# Start of Input rows
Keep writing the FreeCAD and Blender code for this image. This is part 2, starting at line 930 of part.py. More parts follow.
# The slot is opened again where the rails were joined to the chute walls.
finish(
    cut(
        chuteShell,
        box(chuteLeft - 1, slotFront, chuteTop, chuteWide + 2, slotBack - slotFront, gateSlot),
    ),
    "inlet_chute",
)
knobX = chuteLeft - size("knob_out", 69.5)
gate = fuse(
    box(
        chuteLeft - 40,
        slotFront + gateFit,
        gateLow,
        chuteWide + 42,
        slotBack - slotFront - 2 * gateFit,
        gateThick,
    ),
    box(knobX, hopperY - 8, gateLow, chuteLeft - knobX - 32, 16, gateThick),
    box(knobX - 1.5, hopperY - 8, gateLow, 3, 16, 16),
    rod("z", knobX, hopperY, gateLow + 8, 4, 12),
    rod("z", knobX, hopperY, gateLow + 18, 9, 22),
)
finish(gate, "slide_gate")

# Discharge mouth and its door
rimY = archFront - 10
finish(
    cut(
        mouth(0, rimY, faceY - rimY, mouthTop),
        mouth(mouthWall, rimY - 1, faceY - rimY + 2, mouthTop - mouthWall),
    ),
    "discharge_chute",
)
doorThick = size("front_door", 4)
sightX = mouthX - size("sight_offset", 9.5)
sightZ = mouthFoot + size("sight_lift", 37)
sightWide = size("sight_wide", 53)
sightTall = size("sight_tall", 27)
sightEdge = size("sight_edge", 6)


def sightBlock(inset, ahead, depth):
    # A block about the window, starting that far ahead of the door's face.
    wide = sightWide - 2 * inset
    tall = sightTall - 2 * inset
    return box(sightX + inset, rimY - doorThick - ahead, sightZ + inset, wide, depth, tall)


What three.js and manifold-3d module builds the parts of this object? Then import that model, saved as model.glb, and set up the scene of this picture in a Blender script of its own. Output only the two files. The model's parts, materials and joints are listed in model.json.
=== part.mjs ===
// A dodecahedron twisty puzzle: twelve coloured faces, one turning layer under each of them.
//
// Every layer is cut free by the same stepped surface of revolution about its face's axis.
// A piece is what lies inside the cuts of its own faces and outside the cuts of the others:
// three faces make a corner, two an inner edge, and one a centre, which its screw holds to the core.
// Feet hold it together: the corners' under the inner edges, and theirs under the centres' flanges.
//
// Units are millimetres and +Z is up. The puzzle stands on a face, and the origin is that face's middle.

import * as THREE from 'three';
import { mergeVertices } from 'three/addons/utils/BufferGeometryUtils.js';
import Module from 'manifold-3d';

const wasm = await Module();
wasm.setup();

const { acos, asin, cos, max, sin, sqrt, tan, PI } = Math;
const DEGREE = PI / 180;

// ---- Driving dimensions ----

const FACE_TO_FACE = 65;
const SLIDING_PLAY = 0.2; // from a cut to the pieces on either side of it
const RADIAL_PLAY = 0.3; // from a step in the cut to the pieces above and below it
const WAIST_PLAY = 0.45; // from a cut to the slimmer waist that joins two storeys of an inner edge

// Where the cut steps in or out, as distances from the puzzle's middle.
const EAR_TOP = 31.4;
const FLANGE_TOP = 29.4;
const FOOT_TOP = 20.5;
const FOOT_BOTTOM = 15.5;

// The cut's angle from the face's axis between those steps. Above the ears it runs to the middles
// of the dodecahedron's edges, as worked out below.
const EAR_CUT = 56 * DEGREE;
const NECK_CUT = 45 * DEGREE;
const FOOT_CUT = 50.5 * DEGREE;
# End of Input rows
# Start of Input rows
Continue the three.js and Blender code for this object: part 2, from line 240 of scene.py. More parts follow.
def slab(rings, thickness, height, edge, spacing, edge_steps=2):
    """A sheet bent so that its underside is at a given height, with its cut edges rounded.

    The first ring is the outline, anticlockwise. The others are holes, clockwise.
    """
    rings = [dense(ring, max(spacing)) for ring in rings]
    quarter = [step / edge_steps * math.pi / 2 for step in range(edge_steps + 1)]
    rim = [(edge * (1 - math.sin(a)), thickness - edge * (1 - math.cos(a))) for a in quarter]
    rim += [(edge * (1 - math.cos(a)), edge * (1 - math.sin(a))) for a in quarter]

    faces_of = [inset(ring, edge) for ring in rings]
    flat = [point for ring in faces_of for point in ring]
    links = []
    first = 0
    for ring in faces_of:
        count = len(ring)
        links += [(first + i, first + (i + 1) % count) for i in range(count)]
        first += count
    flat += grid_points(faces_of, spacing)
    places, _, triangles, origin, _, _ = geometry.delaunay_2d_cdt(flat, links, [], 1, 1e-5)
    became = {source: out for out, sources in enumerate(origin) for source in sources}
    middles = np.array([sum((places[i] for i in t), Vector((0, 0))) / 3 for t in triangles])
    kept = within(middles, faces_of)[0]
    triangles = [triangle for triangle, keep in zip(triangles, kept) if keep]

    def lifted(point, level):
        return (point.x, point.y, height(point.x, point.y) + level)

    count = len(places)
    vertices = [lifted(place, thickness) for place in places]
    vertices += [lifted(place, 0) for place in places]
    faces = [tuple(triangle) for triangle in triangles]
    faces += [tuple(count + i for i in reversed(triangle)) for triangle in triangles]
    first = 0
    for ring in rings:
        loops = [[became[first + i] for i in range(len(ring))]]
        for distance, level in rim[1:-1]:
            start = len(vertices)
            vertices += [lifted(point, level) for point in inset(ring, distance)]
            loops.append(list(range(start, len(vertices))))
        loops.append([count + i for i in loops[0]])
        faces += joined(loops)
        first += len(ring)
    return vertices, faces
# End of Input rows
§ Your goal
Identify and copy the lines holding the word "scene".

§ Output below
What three.js and manifold-3d module builds the parts of this object? Then import that model, saved as model.glb, and set up the scene of this picture in a Blender script of its own. Output only the two files. The model's parts, materials and joints are listed in model.json.
Continue the three.js and Blender code for this object: part 2, from line 240 of scene.py. More parts follow.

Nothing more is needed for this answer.